# EXERCISE GOAL:
Extract, unchanged, each line of the listing below from its first line through the line that contains "of a groove.", inclusive, and nothing else.

# Scripts that build objects:

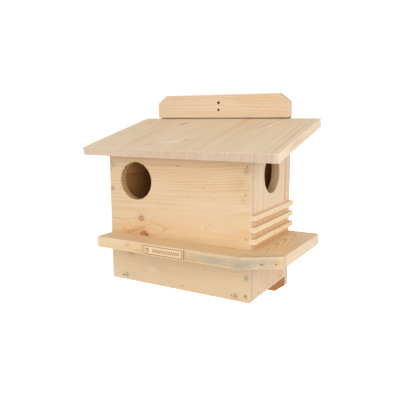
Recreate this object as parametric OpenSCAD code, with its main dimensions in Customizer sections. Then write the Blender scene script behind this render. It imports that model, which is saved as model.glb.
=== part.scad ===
// Squirrel nest house: a plain board box hung by its back board, with a round
// entrance in the front and in the right side, a platform round two sides, a
// ladder of slats, and a loose sloping roof that draws forward out of a groove.

/* [Box] */
// Outer width of the box and of its back board
box_w = 350; // [320:1:420]
// Outer face of the front wall to the face of the back board
box_d = 198; // [180:1:260]
// Thickness of the wall, floor, roof and back boards
board_t = 18; // [16:0.5:20]
// Height of the front wall at its outer face
front_h = 296; // [290:1:340]

/* [Roof] */
// Fall of the roof towards the front, in degrees
roof_pitch = 14.2; // [10:0.1:18]
// Length of the roof board along its slope
roof_len = 252; // [240:1:300]
// Roof overhang past the left wall
roof_left = 41; // [20:1:80]
// Roof overhang past the right wall, over the side of the platform
roof_right = 71; // [20:1:100]
// Reach of the roof's upper edge into the groove of the back board
roof_tongue = 4.5; // [3:0.1:5]
// Height of the slit between the roof and the upper lip of the groove
groove_slit = 3; // [1.5:0.1:4]

/* [Back board] */
// Top of the back board above the bottom of the box
back_top = 422; // [415:1:470]
// Reach of the back board below the bottom of the box
back_drop = 40; // [25:1:80]
// Width of the corners cut off the back board
corner_w = 24; // [5:1:40]
// Height of the corners cut off the back board
corner_h = 18; // [5:1:24]
// Diameter of the upper hanging hole
hang_d = 6; // [4:0.5:8]
// Diameter of the lower hanging hole
hang_lower_d = 5; // [4:0.5:8]
// Upper hanging hole below the top of the back board
hang_down = 19; // [12:1:25]
// Distance between the two hanging holes
hang_gap = 17; // [12:1:20]
// Hanging holes left of the middle of the back board
hang_off = 2; // [0:1:10]

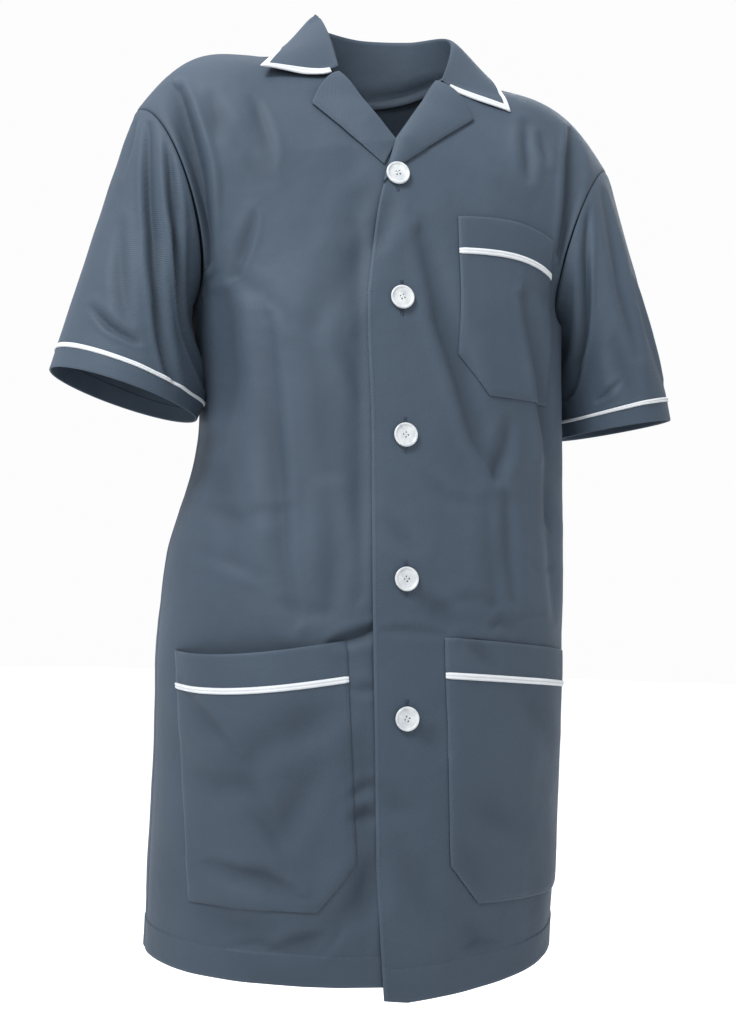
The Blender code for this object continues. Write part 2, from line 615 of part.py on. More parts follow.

# FINISHED TASK:
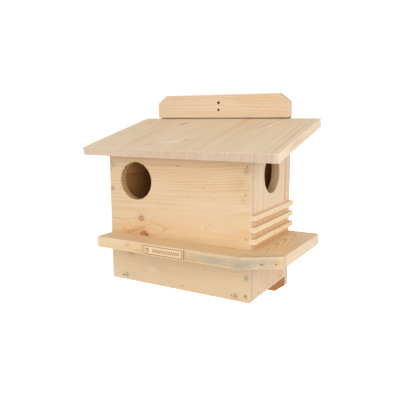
Recreate this object as parametric OpenSCAD code, with its main dimensions in Customizer sections. Then write the Blender scene script behind this render. It imports that model, which is saved as model.glb.
=== part.scad ===
// Squirrel nest house: a plain board box hung by its back board, with a round
// entrance in the front and in the right side, a platform round two sides, a
// ladder of slats, and a loose sloping roof that draws forward out of a groove.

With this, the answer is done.